**WORK TO BE COMPLETED**
Below are records to be output exactly, every one of them.

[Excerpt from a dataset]
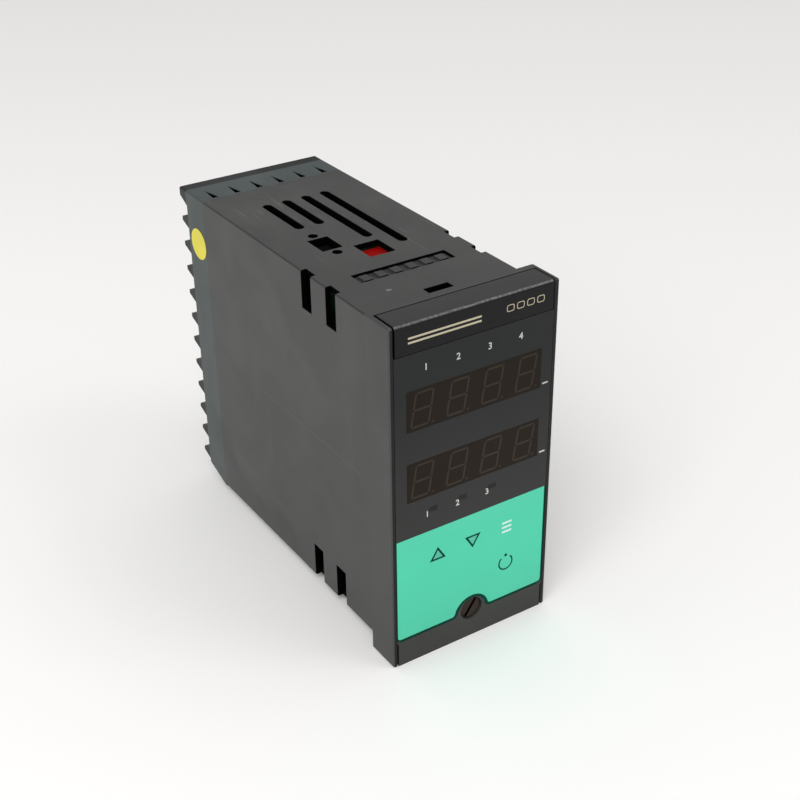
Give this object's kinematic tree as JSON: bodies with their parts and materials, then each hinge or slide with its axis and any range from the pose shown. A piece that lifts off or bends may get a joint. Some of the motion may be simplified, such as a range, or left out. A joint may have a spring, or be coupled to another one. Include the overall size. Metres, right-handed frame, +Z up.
{
  "type": "panel-mount pid temperature controller",
  "caption": "Panel-mount temperature controller: tall narrow front with two smoked displays, four keys and a screw, on a deep vented sleeve with rear terminals; the instrument draws out.",
  "frame": {"origin": "middle of the underside of the box: half-way across, half-way between the front face and the tips of the rear teeth, at the foot of the flange", "axes": "+X to the right seen from the front, +Y from the front face towards the rear, +Z up"},
  "size_m": [0.048, 0.111, 0.096],
  "materials": {
    "housing_plastic": "fine satin texture, dark warm grey",
    "block_plastic": "satin, dark blue-green grey",
    "sticker": "printed yellow film",
    "brass": "turned",
    "tinned_copper": "tinned",
    "zinc_steel": "zinc plated",
    "cap_plastic": "satin, dark grey",
    "mask_plastic": "satin, dark grey",
    "film": "printed film, dark grey above and turquoise below",
    "smoked_pane": "smoked brown-black",
    "display_case": "dark epoxy and plastic",
    "lamp": "tinted resin, unlit",
    "key_plastic": "pale grey",
    "switch_stem": "black",
    "switch_case": "black with a metal cover",
    "circuit_board": "green solder mask",
    "connector_plastic": "black",
    "red_plastic": "red",
    "relay_case": "dark blue-black case",
    "ferrite": "sintered ferrite",
    "coil_tape": "yellow tape over the winding",
    "capacitor_can": "dark sleeve with an aluminium end",
    "chip_resin": "black resin",
    "dark_screw": "dark brown burnished steel",
    "spring_steel": "spring steel"
  },
  "bodies": {
    "housing": {"housing": "housing_plastic", "rear_terminal_block": "block_plastic", "yellow_dot": "sticker", "screw_insert": "brass", "left_terminal_contacts": "tinned_copper", "right_terminal_contacts": "tinned_copper", "left_clamp_washers": "zinc_steel", "right_clamp_washers": "zinc_steel", "left_terminal_screws": "zinc_steel", "right_terminal_screws": "zinc_steel"},
    "instrument": {"name_cap": "cap_plastic", "front_mask": "mask_plastic", "front_film": "film", "upper_filter": "smoked_pane", "lower_filter": "smoked_pane", "upper_display": "display_case", "lower_display": "display_case", "output_lamps": "lamp", "loop_lamps": "lamp", "key_switches": "switch_case", "display_board": "circuit_board", "board_screws": "zinc_steel", "input_board": "circuit_board", "power_board": "circuit_board", "left_header": "connector_plastic", "right_header": "connector_plastic", "left_rear_socket": "connector_plastic", "right_rear_socket": "connector_plastic", "option_board": "circuit_board", "service_plug": "red_plastic", "port_socket": "connector_plastic", "relay_1": "relay_case", "relay_2": "relay_case", "relay_3": "relay_case", "relay_4": "relay_case", "transformer_core": "ferrite", "transformer_coil": "coil_tape", "large_capacitor": "capacitor_can", "small_capacitor": "capacitor_can", "processor": "chip_resin", "converter_chip": "chip_resin", "board_spacer": "connector_plastic"},
    "raise_button": {"raise_key": "key_plastic", "raise_stem": "switch_stem"},
    "lower_button": {"lower_key": "key_plastic", "lower_stem": "switch_stem"},
    "menu_button": {"menu_key": "key_plastic", "menu_stem": "switch_stem"},
    "mode_button": {"mode_key": "key_plastic", "mode_stem": "switch_stem"},
    "fixing_screw": {"retaining_screw": "dark_screw", "screw_clip": "spring_steel"}
  },
  "joints": [
    {"name": "draw_out", "type": "slide", "parent": "housing", "child": "instrument", "axis": [0, -1, 0], "range_m": [0, 0.09]},
    {"name": "raise_press", "type": "slide", "parent": "instrument", "child": "raise_button", "axis": [0, 1, 0], "range_m": [0, 0.0003], "stiffness_N_per_m": 1500, "springref_m": -0.0004},
    {"name": "lower_press", "type": "slide", "parent": "instrument", "child": "lower_button", "axis": [0, 1, 0], "range_m": [0, 0.0003], "stiffness_N_per_m": 1500, "springref_m": -0.0004},
    {"name": "menu_press", "type": "slide", "parent": "instrument", "child": "menu_button", "axis": [0, 1, 0], "range_m": [0, 0.0003], "stiffness_N_per_m": 1500, "springref_m": -0.0004},
    {"name": "mode_press", "type": "slide", "parent": "instrument", "child": "mode_button", "axis": [0, 1, 0], "range_m": [0, 0.0003], "stiffness_N_per_m": 1500, "springref_m": -0.0004},
    {"name": "screw_turn", "type": "hinge", "parent": "instrument", "child": "fixing_screw", "pos_m": [0, -0.0535, 0.0087], "axis": [0, 1, 0], "continuous": true}
  ]
}
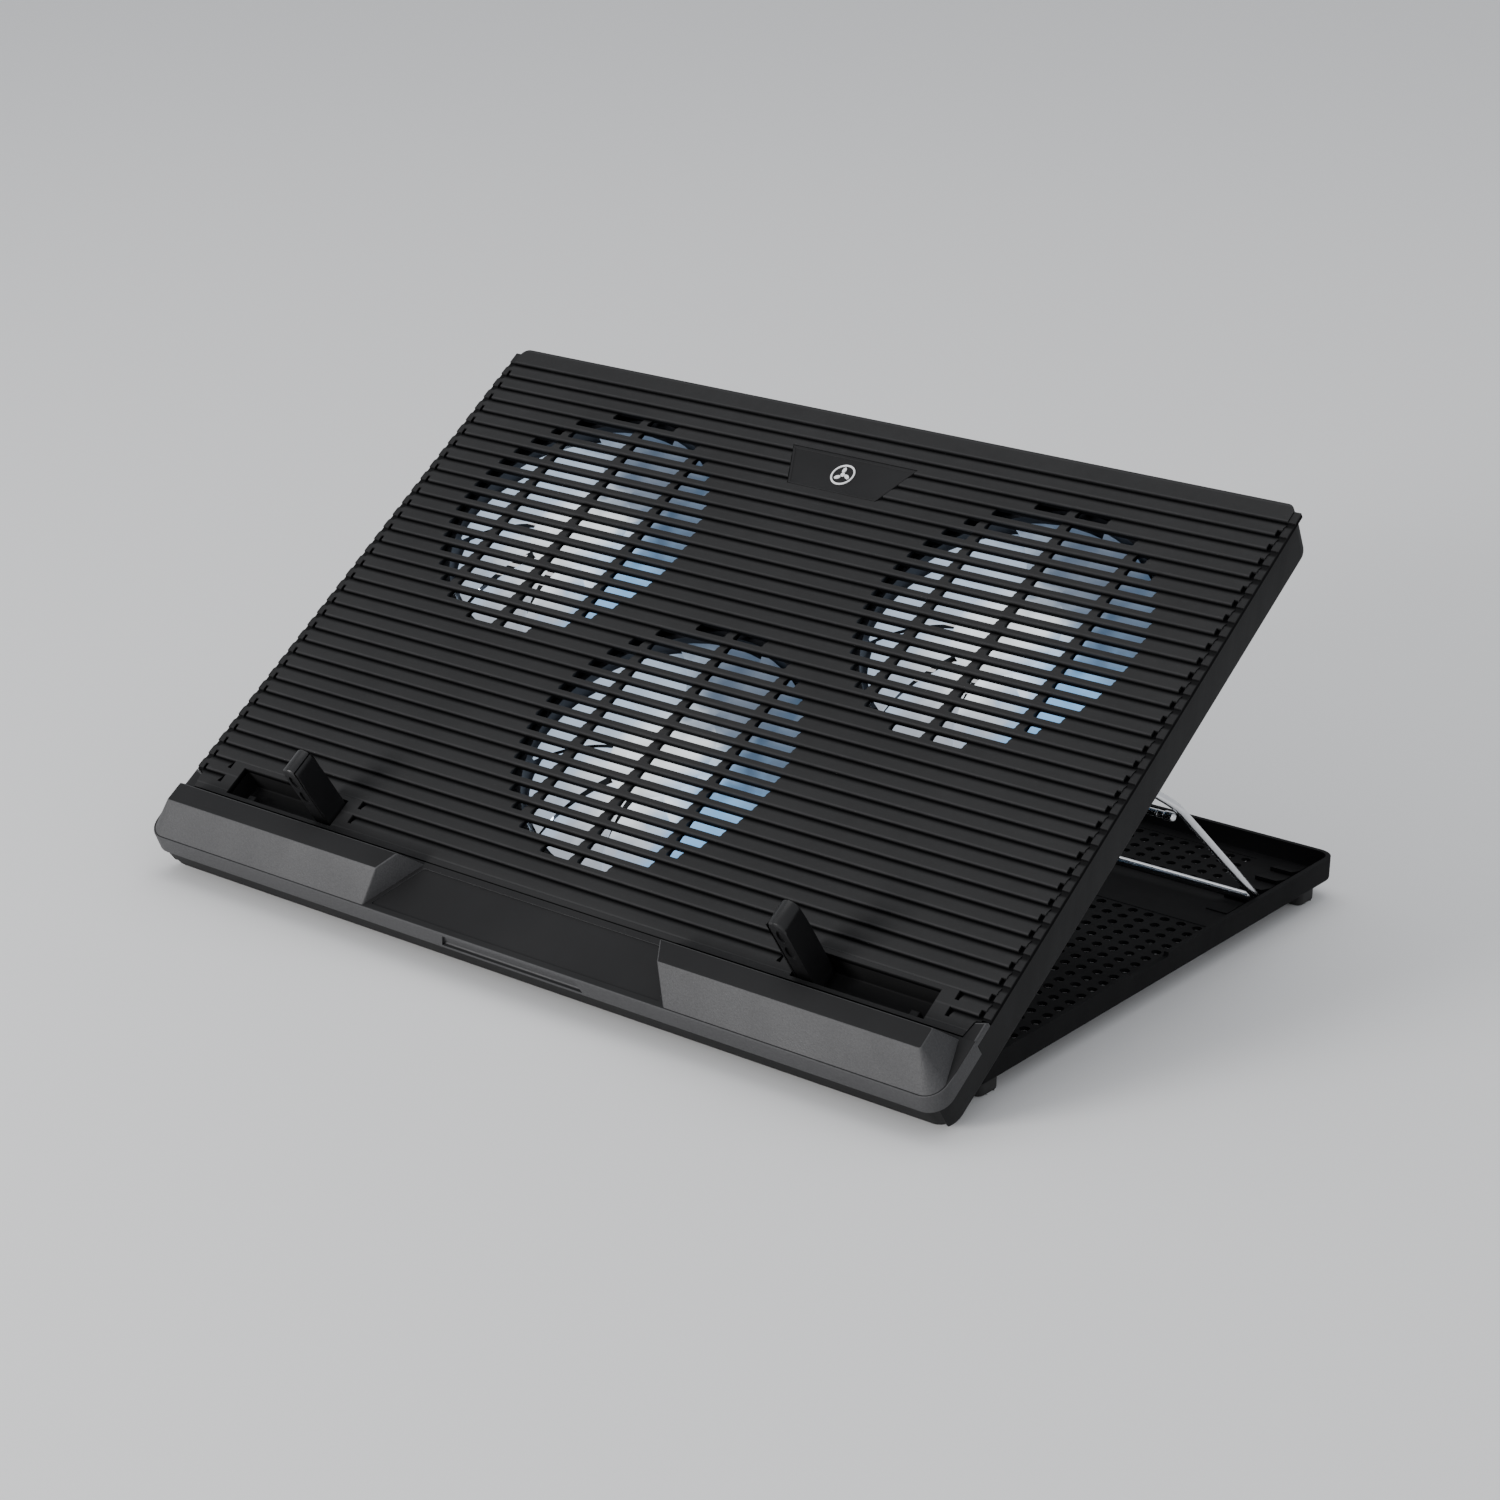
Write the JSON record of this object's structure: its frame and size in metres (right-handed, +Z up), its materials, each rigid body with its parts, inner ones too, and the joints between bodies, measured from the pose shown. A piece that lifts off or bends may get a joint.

**RESPONSE FOR THIS EXERCISE**
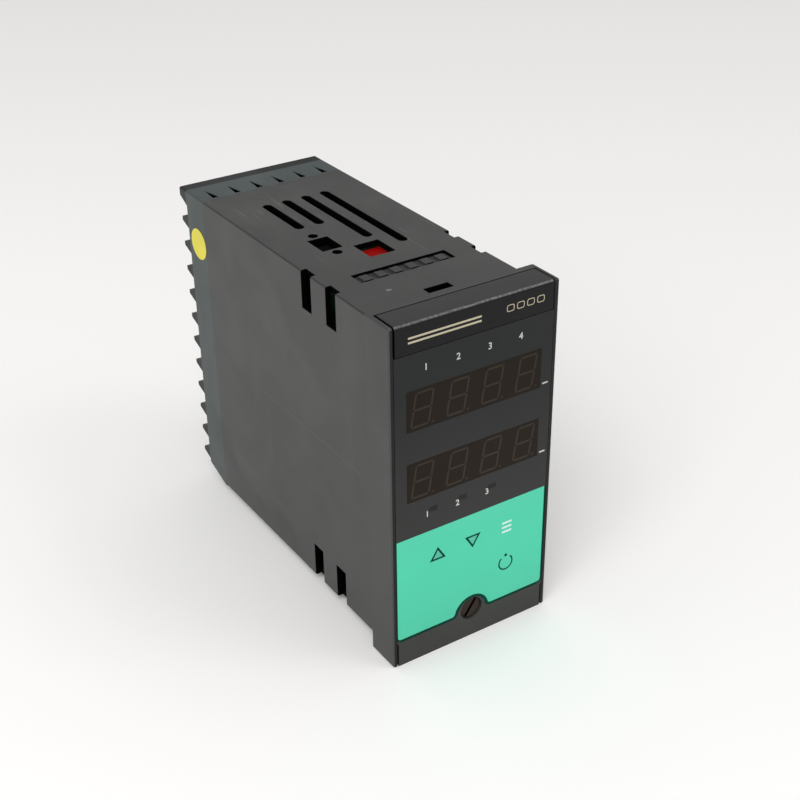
Give this object's kinematic tree as JSON: bodies with their parts and materials, then each hinge or slide with its axis and any range from the pose shown. A piece that lifts off or bends may get a joint. Some of the motion may be simplified, such as a range, or left out. A joint may have a spring, or be coupled to another one. Include the overall size. Metres, right-handed frame, +Z up.
{
  "type": "panel-mount pid temperature controller",
  "caption": "Panel-mount temperature controller: tall narrow front with two smoked displays, four keys and a screw, on a deep vented sleeve with rear terminals; the instrument draws out.",
  "frame": {"origin": "middle of the underside of the box: half-way across, half-way between the front face and the tips of the rear teeth, at the foot of the flange", "axes": "+X to the right seen from the front, +Y from the front face towards the rear, +Z up"},
  "size_m": [0.048, 0.111, 0.096],
  "materials": {
    "housing_plastic": "fine satin texture, dark warm grey",
    "block_plastic": "satin, dark blue-green grey",
    "sticker": "printed yellow film",
    "brass": "turned",
    "tinned_copper": "tinned",
    "zinc_steel": "zinc plated",
    "cap_plastic": "satin, dark grey",
    "mask_plastic": "satin, dark grey",
    "film": "printed film, dark grey above and turquoise below",
    "smoked_pane": "smoked brown-black",
    "display_case": "dark epoxy and plastic",
    "lamp": "tinted resin, unlit",
    "key_plastic": "pale grey",
    "switch_stem": "black",
    "switch_case": "black with a metal cover",
    "circuit_board": "green solder mask",
    "connector_plastic": "black",
    "red_plastic": "red",
    "relay_case": "dark blue-black case",
    "ferrite": "sintered ferrite",
    "coil_tape": "yellow tape over the winding",
    "capacitor_can": "dark sleeve with an aluminium end",
    "chip_resin": "black resin",
    "dark_screw": "dark brown burnished steel",
    "spring_steel": "spring steel"
  },
  "bodies": {
    "housing": {"housing": "housing_plastic", "rear_terminal_block": "block_plastic", "yellow_dot": "sticker", "screw_insert": "brass", "left_terminal_contacts": "tinned_copper", "right_terminal_contacts": "tinned_copper", "left_clamp_washers": "zinc_steel", "right_clamp_washers": "zinc_steel", "left_terminal_screws": "zinc_steel", "right_terminal_screws": "zinc_steel"},
    "instrument": {"name_cap": "cap_plastic", "front_mask": "mask_plastic", "front_film": "film", "upper_filter": "smoked_pane", "lower_filter": "smoked_pane", "upper_display": "display_case", "lower_display": "display_case", "output_lamps": "lamp", "loop_lamps": "lamp", "key_switches": "switch_case", "display_board": "circuit_board", "board_screws": "zinc_steel", "input_board": "circuit_board", "power_board": "circuit_board", "left_header": "connector_plastic", "right_header": "connector_plastic", "left_rear_socket": "connector_plastic", "right_rear_socket": "connector_plastic", "option_board": "circuit_board", "service_plug": "red_plastic", "port_socket": "connector_plastic", "relay_1": "relay_case", "relay_2": "relay_case", "relay_3": "relay_case", "relay_4": "relay_case", "transformer_core": "ferrite", "transformer_coil": "coil_tape", "large_capacitor": "capacitor_can", "small_capacitor": "capacitor_can", "processor": "chip_resin", "converter_chip": "chip_resin", "board_spacer": "connector_plastic"},
    "raise_button": {"raise_key": "key_plastic", "raise_stem": "switch_stem"},
    "lower_button": {"lower_key": "key_plastic", "lower_stem": "switch_stem"},
    "menu_button": {"menu_key": "key_plastic", "menu_stem": "switch_stem"},
    "mode_button": {"mode_key": "key_plastic", "mode_stem": "switch_stem"},
    "fixing_screw": {"retaining_screw": "dark_screw", "screw_clip": "spring_steel"}
  },
  "joints": [
    {"name": "draw_out", "type": "slide", "parent": "housing", "child": "instrument", "axis": [0, -1, 0], "range_m": [0, 0.09]},
    {"name": "raise_press", "type": "slide", "parent": "instrument", "child": "raise_button", "axis": [0, 1, 0], "range_m": [0, 0.0003], "stiffness_N_per_m": 1500, "springref_m": -0.0004},
    {"name": "lower_press", "type": "slide", "parent": "instrument", "child": "lower_button", "axis": [0, 1, 0], "range_m": [0, 0.0003], "stiffness_N_per_m": 1500, "springref_m": -0.0004},
    {"name": "menu_press", "type": "slide", "parent": "instrument", "child": "menu_button", "axis": [0, 1, 0], "range_m": [0, 0.0003], "stiffness_N_per_m": 1500, "springref_m": -0.0004},
    {"name": "mode_press", "type": "slide", "parent": "instrument", "child": "mode_button", "axis": [0, 1, 0], "range_m": [0, 0.0003], "stiffness_N_per_m": 1500, "springref_m": -0.0004},
    {"name": "screw_turn", "type": "hinge", "parent": "instrument", "child": "fixing_screw", "pos_m": [0, -0.0535, 0.0087], "axis": [0, 1, 0], "continuous": true}
  ]
}
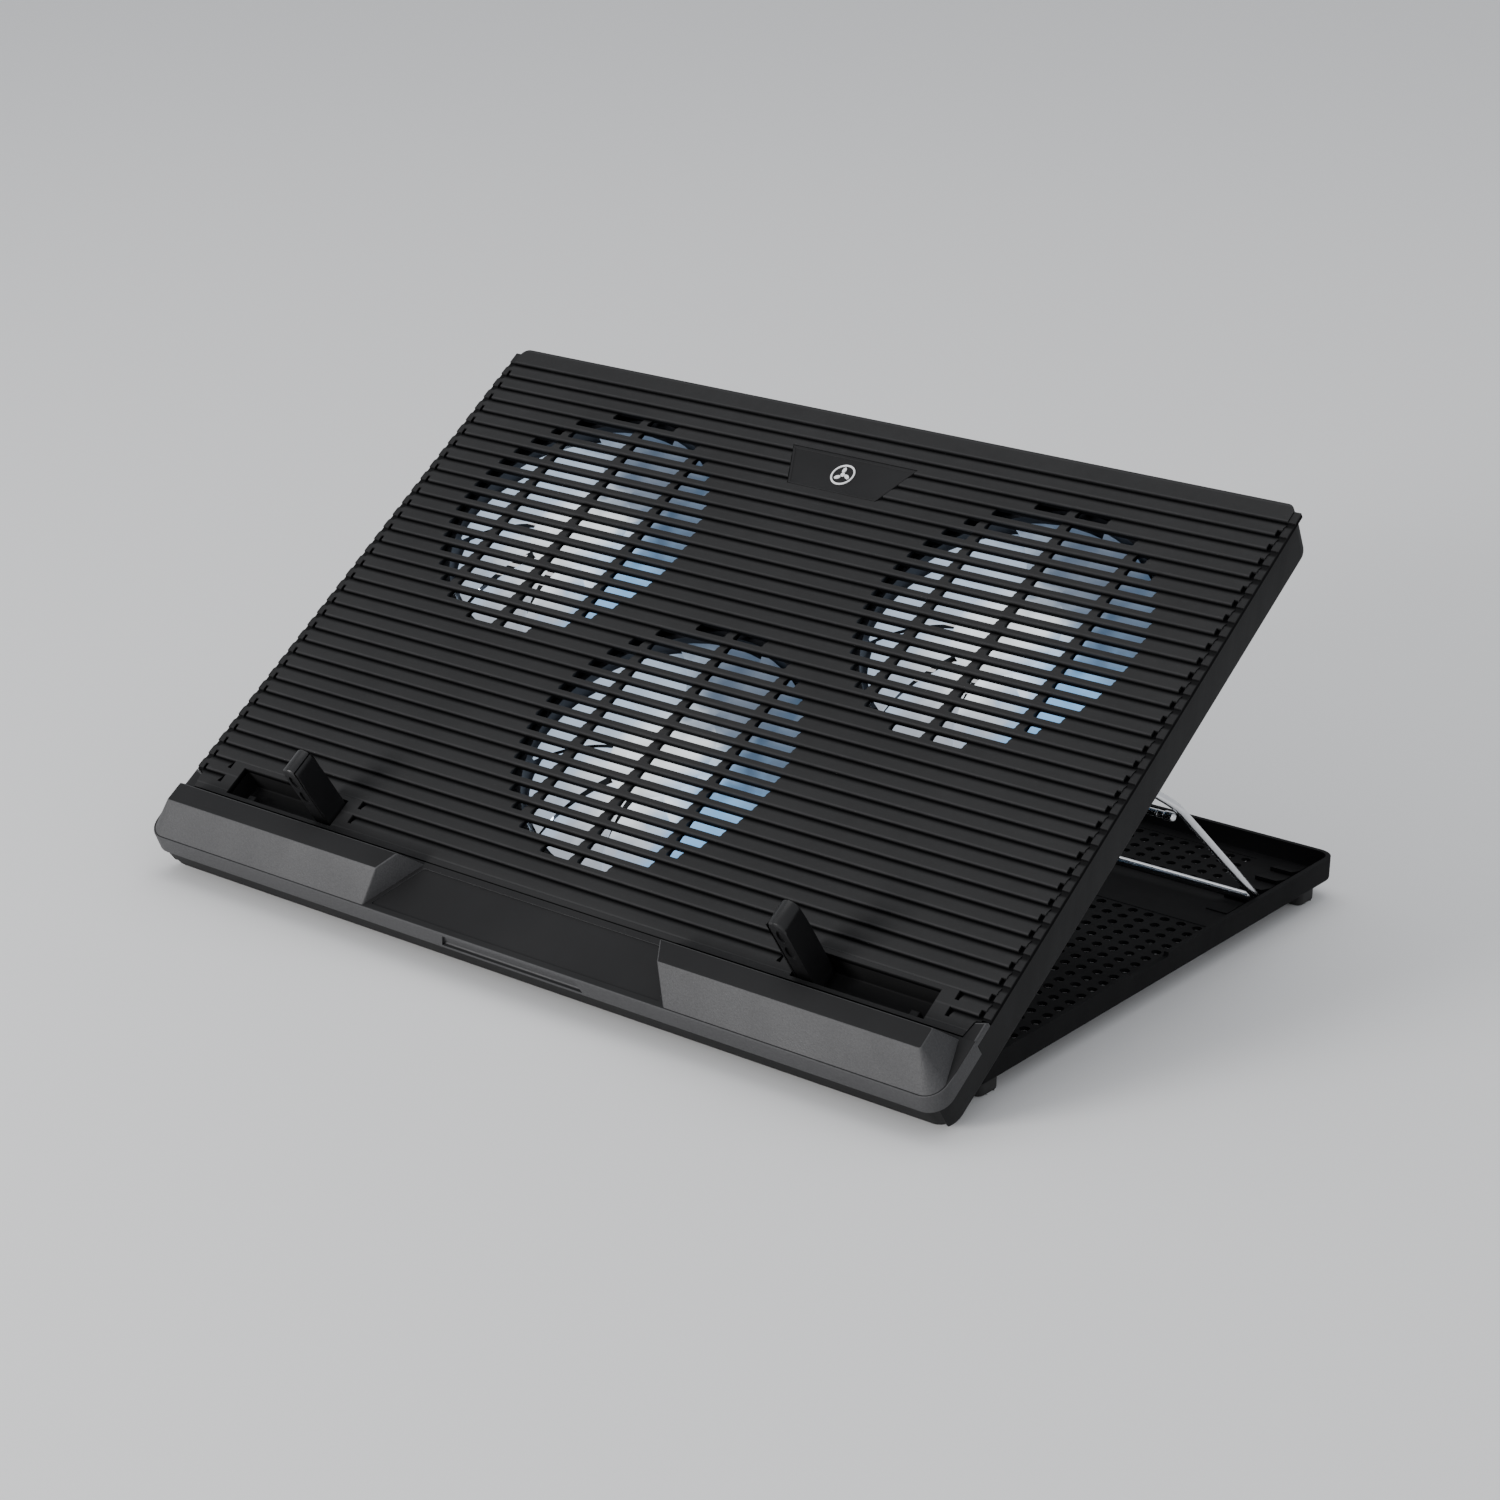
Write the JSON record of this object's structure: its frame and size in metres (right-handed, +Z up), its materials, each rigid body with its parts, inner ones too, and the joints between bodies, measured from the pose shown. A piece that lifts off or bends may get a joint.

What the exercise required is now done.